Second Inversion hosts Seth, Geoffrey, and Maggie M. each share a favorite selection from the Friday 4/15/16 playlist! Tune in at the indicated times below to hear these pieces. In the meantime, you’ll hear other great new and unusual music from all corners of the classical genre 24/7!
Lisa Bielawa: “Hurry” from The Lay of the Love (Innova)
Lisa Bielawa’s Hurry is a breathless recounting of the composer’s impressions of a Boris Pasternak poem, translated to English from the original Russian. I love how Bielawa seamlessly transitions from the sparse, bare and wide-open chamber music textures of the work’s opening sections to the larger, lyrical, almost orchestral sounds later in the piece. It’s an all-star cast on this recording, featuring some of my favorite powerhouse musicians such as pianist Benjamin Hochmann and clarinetist Anthony McGill. – Geoffrey Larson
Check out the first stanza from Boris Pasternak’s poem:
Hurry, my verses, hurry; never
have I so needed you before.
Round the corner there’s a house
where the days have broken rank.
Comfort there’s none and all work’s stopped
and there they weep, ponder and wait.
Tune in to Second Inversion in the 2pm hour today to hear this recording.
Shara Nova: “A Whistle, A Tune, A Macaroon” from yMusic’s Beautiful Mechanical (New Amsterdam)
Composer, songwriter, and mezzo-soprano extraordinaire Shara Worden recently changed her name to Shara Nova—and it couldn’t be more appropriate. In Hebrew, Shara means “song”—a pretty serendipitous name for a singer-songwriter—and in Latin, Nova means “new.”

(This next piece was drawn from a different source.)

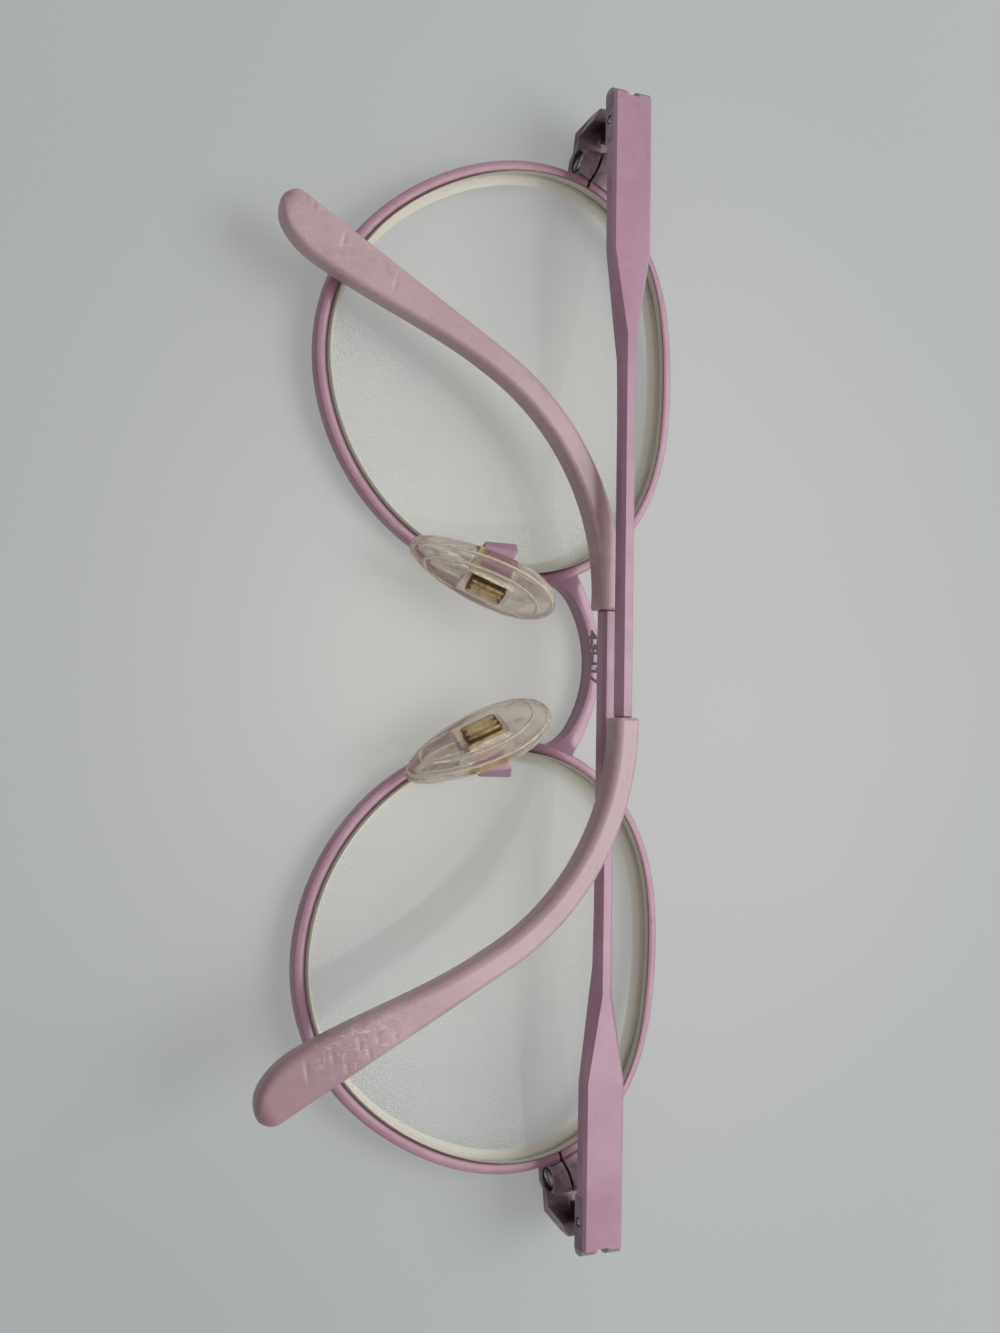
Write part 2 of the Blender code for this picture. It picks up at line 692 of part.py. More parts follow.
def fork_outline():
    """Return the fork's (s, n) outline: a block under the plate, its end rounded."""
    top, under = fork_top(), -FORK_INNER
    return [(-FORK_END, top - 0.0005), (-FORK_END, under + 0.0006),
            (0.0002 - FORK_END, under + 0.0002), (0.0006 - FORK_END, under), (FORK_ROOT, under),
            (FORK_ROOT, top), (0.0005 - FORK_END, top), (0.00015 - FORK_END, top - 0.0001)]


def temple_prism(outline, low, high):
    """Raise an (s, n) outline across the temple, drawn for the right side."""
    return prism([(-s, n) for s, n in outline], low, high)


def add_temple(label, side, root, pin_place, materials):
    """Add one temple on its hinge pin, with its fork, hinge screw and plastic tip."""
    paint, steel = materials["paint"], materials["steel"]
    rest, bend = (RIGHT_REST, RIGHT_BEND) if side > 0 else (-LEFT_REST, LEFT_BEND)
    axis = add_empty(f"hinge_axis_{label}",
                     Matrix.Translation(pin_place) @ Matrix.Rotation(rest, 4, "Y"), root)
    temple = add_solid(f"temple_{label}", temple_solid(bend), side, axis, paint)
    add_solid(f"temple_tip_{label}", tip_solid(bend), side, axis, materials["tip"], 50.0)

    half_slot = TONGUE_THICK / 2 + HINGE_GAP
    half = PLATE_HEIGHT / 2
    beyond = 2 * half
    seat = temple_prism([(-beyond, -beyond), (FORK_ROOT + BRAZE_GAP, -beyond),
                         (FORK_ROOT + BRAZE_GAP, PIN_TO_FACE - FORK_SKIN),
                         (-beyond, PIN_TO_FACE - FORK_SKIN)], -beyond, beyond)
    seat_tool = add_solid(f"guide_fork_seat_{label}", seat, side, axis, paint)
    apply_boolean(temple, seat_tool, "DIFFERENCE")
    notch = temple_prism([(-beyond, -beyond), (0.0004 - PLATE_END, -beyond),
                          (0.0004 - PLATE_END, beyond), (-beyond, beyond)],
                         -half_slot, half_slot)
    notch_tool = add_solid(f"guide_plate_notch_{label}", notch, side, axis, paint)
    apply_boolean(temple, notch_tool, "DIFFERENCE")

    half_fork = FORK_HEIGHT / 2
    fork = add_solid(f"hinge_fork_{label}", temple_prism(fork_outline(), -half_fork, half_fork),
                     side, axis, paint)
    slot = temple_prism([(-beyond, -beyond), (FORK_SLOT_END, -beyond), (FORK_SLOT_END, beyond),
                         (-beyond, beyond)], -half_slot, half_slot)
    slot_tool = add_solid(f"guide_fork_slot_{label}", slot, side, axis, paint)
    hole = PIN_RADIUS + PIN_GAP
    sink = half_fork - PIN_HEAD_HIGH - PIN_GAP
    step = turned([(hole, -beyond), (hole, sink), (PIN_HEAD_RADIUS + PIN_GAP, sink),
                   (PIN_HEAD_RADIUS + PIN_GAP, beyond)])
    hole_tool = add_solid(f"guide_fork_hole_{label}", step, side, axis, steel)
    apply_boolean(fork, slot_tool, "DIFFERENCE")
    apply_boolean(fork, hole_tool, "DIFFERENCE")

    flip = Matrix.Translation((0.0, half_fork, 0.0)) @ Matrix.Rotation(math.pi, 4, "Z")
    sizes = (PIN_HEAD_RADIUS, PIN_HEAD_HIGH, PIN_RADIUS, FORK_HEIGHT - PIN_HEAD_HIGH - PIN_GAP)
    add_screw(f"hinge_screw_{label}", flip, sizes, side, axis, steel)


def pad_turn(lean):
    """Return the pad's directions, drawn for the right side: width, length and outer face."""
    length = Vector((math.sin(lean), math.cos(lean) * math.cos(PAD_RISE),
                     math.cos(lean) * math.sin(PAD_RISE))).normalized()
    facing = Vector((-math.cos(PAD_SPLAY), 0.0, math.sin(PAD_SPLAY)))
    facing = (facing - length * facing.dot(length)).normalized()
    width = length.cross(facing)
    return Matrix((width, length, facing)).transposed()


def mirrored(matrix, side):
    """Return a matrix for a side, mirrored across the middle plane for the left."""
    flip = Matrix.Diagonal((side, 1, 1, 1))
    return flip @ matrix @ flip


def pad_ring(scale, height, steps=24):
    """Return the pad's egg outline at a height, wider at its upper end."""
    ring = []
    for i in range(steps):
        angle = 2 * math.pi * i / steps
        along = PAD_LENGTH / 2 * math.sin(angle)
        across = PAD_WIDTH / 2 * math.cos(angle) * (1 + PAD_EGG * math.sin(angle))
        shrink = PAD_WIDTH / 2 * (1 - scale)
        along *= 1 - shrink / (PAD_LENGTH / 2)
        ring.append((across * scale, along, height))
    return ring


def pad_solid():
    """Loft the soft pad from its flat back to its domed face."""
    levels = ((0.80, -1.0), (0.95, -0.85), (1.0, -0.35), (0.97, 0.15), (0.86, 0.55),
              (0.62, 0.85), (0.30, 0.98))
    rings = []
    for scale, share in levels:
        height = share * (PAD_FRONT if share > 0 else PAD_BACK)
        rings.append(pad_ring(scale, height))
    return loft(rings)


INSERT_REACH = BOX_LENGTH / 2 - BOX_WALL - SEAT_GAP


def insert_top():
    """Return the height of the insert's root inside the pad, from the pad's screw."""
    return BOX_DEPTH / 2 + PAD_POCKET_RISE + INSERT_ROOT


def pad_pocket():
    """Return the pad's pocket for the box, and the deeper slot for the insert."""
    clear = PAD_POCKET_CLEAR
    half_l, half_w = BOX_LENGTH / 2, BOX_WIDTH / 2
    floor = BOX_DEPTH / 2 + PAD_POCKET_RISE
    behind = -2 * BOX_DEPTH
    pocket = slab((-half_w - clear, -half_l - PAD_SCREW_HEAD_HIGH - clear, behind),
                  (half_w + clear, half_l + clear, floor))
    slot = slab((-INSERT_WIDTH / 2 - SEAT_GAP, -INSERT_REACH - SEAT_GAP, 0.0),
                (INSERT_WIDTH / 2 + SEAT_GAP, INSERT_REACH + SEAT_GAP, insert_top() + SEAT_GAP))
    return pocket, slot


def arm_stations(box_back, turn):
    """Return the pad arm's stations, rim to box: middle, normal, across and half width."""
    rim_u = LENS_DISTANCE / 2
    foot = RIM_DEPTH + SEAT_GAP
    y = box_back.y + ARM_LIFT
    wide, narrow = ARM_WIDTH / 2, ARM_FOOT_WIDTH / 2
    up = Vector((0.0, 1.0, 0.0))
    box_width, box_length, facing = turn.col
    end = box_back - facing * SEAT_GAP

    def place(bend, lower=0.0):
        return Vector((rim_u + bend[0], y - lower, foot + bend[1]))

    return [
        (place((ARM_SEAT_IN, 0.0)), Vector((1.0, 0.0, 0.0)), up, narrow),
        (place(ARM_FOOT), Vector((0.9, 0.0, -0.4)), up, narrow),
        (place(ARM_KNEE), Vector((0.5, 0.0, -0.8)), up, 0.9 * wide),
        (place(ARM_SHIN), Vector((0.8, 0.0, -0.5)), up, wide),
        (place(ARM_HIP), Vector((1.0, 0.0, 0.2)), up, wide),
        (place(ARM_CREST, ARM_LIFT / 4), Vector((0.5, 0.0, 0.9)), up + box_length * 0.4, wide),
        (end, box_width, box_length, 0.75 * wide),
    ]


def arm_solid(stations):
    """Loft the flat pad arm through its stations, with trimmed corners."""
    rings = []
    for middle, normal, across, half in stations:
        across = across.normalized()
        normal = (normal - across * normal.dot(across)).normalized()
        thick, trim = ARM_THICK / 2, ARM_THICK * 0.22
        section = [(half, thick - trim), (half - trim, thick), (trim - half, thick),
                   (-half, thick - trim), (-half, trim - thick), (trim - half, -thick),
                   (half - trim, -thick), (half, trim - thick)]
        rings.append([middle + across * a + normal * b for a, b in reversed(section)])
    return loft(rings)


def add_pad(label, side, root, materials):
    """Add one pad arm with its brass box, and the soft pad that rocks on the box's screw."""
    brass = materials["brass"]
    rock = RIGHT_PAD_ROCK if side > 0 else LEFT_PAD_ROCK
    turn = pad_turn(RIGHT_PAD_LEAN if side > 0 else LEFT_PAD_LEAN)
    box_length, facing = turn.col[1], turn.col[2]
    centre = Vector(PAD_CENTRE) + Vector((RIGHT_PAD_OUT if side > 0 else 0.0, 0.0, 0.0))
    pivot = centre - facing * PAD_AXIS_BACK + box_length * PAD_AXIS_UP
    place = mirrored(Matrix.Translation(pivot) @ turn.to_4x4(), side)
    mount = add_empty(f"pad_mount_{label}", place, root)
    axis = add_empty(f"pad_axis_{label}", Matrix.Rotation(side * rock, 4, "Y"), mount)
    shift = Matrix.Translation((0.0, -PAD_AXIS_UP, PAD_AXIS_BACK))

    pad = add_solid(f"nose_pad_{label}", moved(pad_solid(), shift), side, axis,
                    materials["pad"], 60.0)
    for index, hollow in enumerate(pad_pocket()):
        tool = add_solid(f"guide_pad_{index}_{label}", hollow, side, axis, materials["pad"])
        apply_boolean(pad, tool, "DIFFERENCE")

    half_l, half_w, half_d = BOX_LENGTH / 2, BOX_WIDTH / 2, BOX_DEPTH / 2
    box = add_solid(f"pad_box_{label}", slab((-half_w, -half_l, -half_d),
                                             (half_w, half_l, half_d)), side, mount, brass)
    room = slab((-half_w + BOX_WALL * 0.6, -half_l + BOX_WALL, -half_d + BOX_FLOOR),
                (half_w - BOX_WALL * 0.6, half_l - BOX_WALL, 2 * half_d))
    room_tool = add_solid(f"guide_box_room_{label}", room, side, mount, brass)
    bore_radius = PAD_SCREW_RADIUS + PIN_GAP
    bore = turned([(bore_radius, -BOX_LENGTH), (bore_radius, BOX_LENGTH)])
    bore_tool = add_solid(f"guide_box_bore_{label}", bore, side, mount, brass)
    apply_boolean(box, room_tool, "DIFFERENCE")
    apply_boolean(box, bore_tool, "DIFFERENCE")

    insert = slab((-INSERT_WIDTH / 2, -INSERT_REACH, -INSERT_WIDTH / 2 - 0.0001),
                  (INSERT_WIDTH / 2, INSERT_REACH, insert_top()))
    insert = add_solid(f"pad_insert_{label}", insert, side, axis, brass)
    apply_boolean(insert, bore_tool, "DIFFERENCE")

    head = Matrix.Translation((0.0, -half_l - PAD_SCREW_HEAD_HIGH - BRAZE_GAP, 0.0))
    sizes = (PAD_SCREW_HEAD, PAD_SCREW_HEAD_HIGH, PAD_SCREW_RADIUS, BOX_LENGTH)
    add_screw(f"pad_screw_{label}", head, sizes, side, mount, materials["steel"])

    stations = arm_stations(pivot - facing * half_d, turn)
    add_solid(f"pad_arm_{label}", arm_solid(stations), side, root, materials["paint"], 60.0)


def stand_on_origin(root):
    """Move the whole frame so that the origin lies under its middle, on the surface."""
    bpy.context.view_layer.update()
    shown = bpy.context.evaluated_depsgraph_get()
    low = Vector((math.inf,) * 3)
    high = Vector((-math.inf,) * 3)
    for item in bpy.data.objects:
        if item.type != "MESH" or item.hide_render:
            continue
        ready = item.evaluated_get(shown)
        for vertex in ready.data.vertices:
            point = ready.matrix_world @ vertex.co
            low = Vector(map(min, low, point))
            high = Vector(map(max, high, point))
    root.location -= Vector(((low.x + high.x) / 2, (low.y + high.y) / 2, low.z))
    bpy.context.view_layer.update()


def main():
    """Build the eyeglass frame."""
    for item in list(bpy.data.objects):
        bpy.data.objects.remove(item, do_unlink=True)
    materials = make_materials()
    root = add_empty("frame_datum", Matrix.Identity(4), None)
    bridge = add_solid("bridge", bridge_solid(), 1, root, materials["paint"])
    for label, side in SIDES:
        place, envelope = add_front_side(label, side, root, materials["paint"],
                                         materials["steel"], materials["lens"])
        apply_boolean(bridge, envelope, "DIFFERENCE")
        pin = place @ Vector((side * PIN_OUT, HINGE_HEIGHT, PIN_BACK))
        add_temple(label, side, root, pin, materials)
        add_pad(label, side, root, materials)
    stand_on_origin(root)


main()
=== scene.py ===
"""Looks of the folded eyeglass frame: finishes, finer lenses, bridge, tips and pads, and the set.

Metres, in the frame's own directions: +X to the wearer's right, +Y to the brow, +Z up.
"""
import json
import math

import bpy
from mathutils import Matrix, Vector


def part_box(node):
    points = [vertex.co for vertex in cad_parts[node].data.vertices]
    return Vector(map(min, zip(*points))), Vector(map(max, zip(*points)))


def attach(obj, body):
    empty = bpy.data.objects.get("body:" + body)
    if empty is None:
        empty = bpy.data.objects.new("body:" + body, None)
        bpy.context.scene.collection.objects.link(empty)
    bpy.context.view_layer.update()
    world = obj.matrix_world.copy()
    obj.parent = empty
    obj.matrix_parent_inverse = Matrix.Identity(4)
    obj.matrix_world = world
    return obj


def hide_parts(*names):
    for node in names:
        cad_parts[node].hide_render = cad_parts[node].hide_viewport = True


MM = 0.001

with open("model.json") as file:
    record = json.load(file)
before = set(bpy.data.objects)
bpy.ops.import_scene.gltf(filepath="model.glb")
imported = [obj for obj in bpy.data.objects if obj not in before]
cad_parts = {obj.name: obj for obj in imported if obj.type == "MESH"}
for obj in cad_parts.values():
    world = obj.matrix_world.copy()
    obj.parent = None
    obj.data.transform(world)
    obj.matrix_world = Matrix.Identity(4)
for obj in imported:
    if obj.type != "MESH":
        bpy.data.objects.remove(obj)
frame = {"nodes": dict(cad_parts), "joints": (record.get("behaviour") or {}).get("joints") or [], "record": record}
NODES = frame["nodes"]
JOINTS = {joint["name"]: joint for joint in frame["joints"]}
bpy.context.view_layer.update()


def srgb(red, green, blue):
    """Return a linear colour from 0-255 display values."""
    def linear(value):
        value /= 255
        return value / 12.92 if value <= 0.04045 else ((value + 0.055) / 1.055) ** 2.4
    return (linear(red), linear(green), linear(blue), 1.0)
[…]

Throughout her career as a full-time contemporary classical chameleon, she has recreated herself and her music again and again, exploring the furthest reaches of the classical genre. She’s created and fronted her own avant-garde rock band, My Brightest Diamond, composed and starred in her own 21st century baroque chamber opera, “You Us We All,” and collaborated with composers and artists as diverse as the Decemberists, Sarah Kirkland Snider, Sufjan Stevens, Colin Stetson, David Byrne, and many, many more.
“A Whistle, A Tune, A Macaroon” showcases a collaboration with another powerful force in contemporary classical: yMusic. Though we don’t get to hear any of Nova’s vocals on this track, her soaring, songlike melodies and keen ear for experimentation are unmistakable in this composition. Exotic flute and clarinet idioms dance above pizzicato basslines to create a new work that is every bit as whimsical as its title. Suffice it to say, it’s a new song you do not want to miss. – Maggie Molloy
Tune in to Second Inversion in the 4pm hour today to hear this recording.
Matt McBane: “imagining winter” from Build (New Amsterdam)
Violinist and composer Matt McBane’s ensemble Build is a favorite of mine. This week, I’m pleased to present you with their track imagining winter, composed by McBane. I’ve been very busy lately, so I’ve been focused on keeping my head down and digging in to make it through to Memorial Day weekend. That is why I connected with this particular piece this week; this music seems to be the sonic equivalent of my recent state of mind. More generally, with characteristics of minimalism, cinematic music (a la Les Triplettes de Belleville), and subdued jazz elements, this piece is an excellent soundtrack for your solitary urban adventures, whether that means a focused day at the office or a surreptitious exploration of forbidden places. – Seth Tompkins
Tune in to Second Inversion in the 6pm hour today to hear this recording.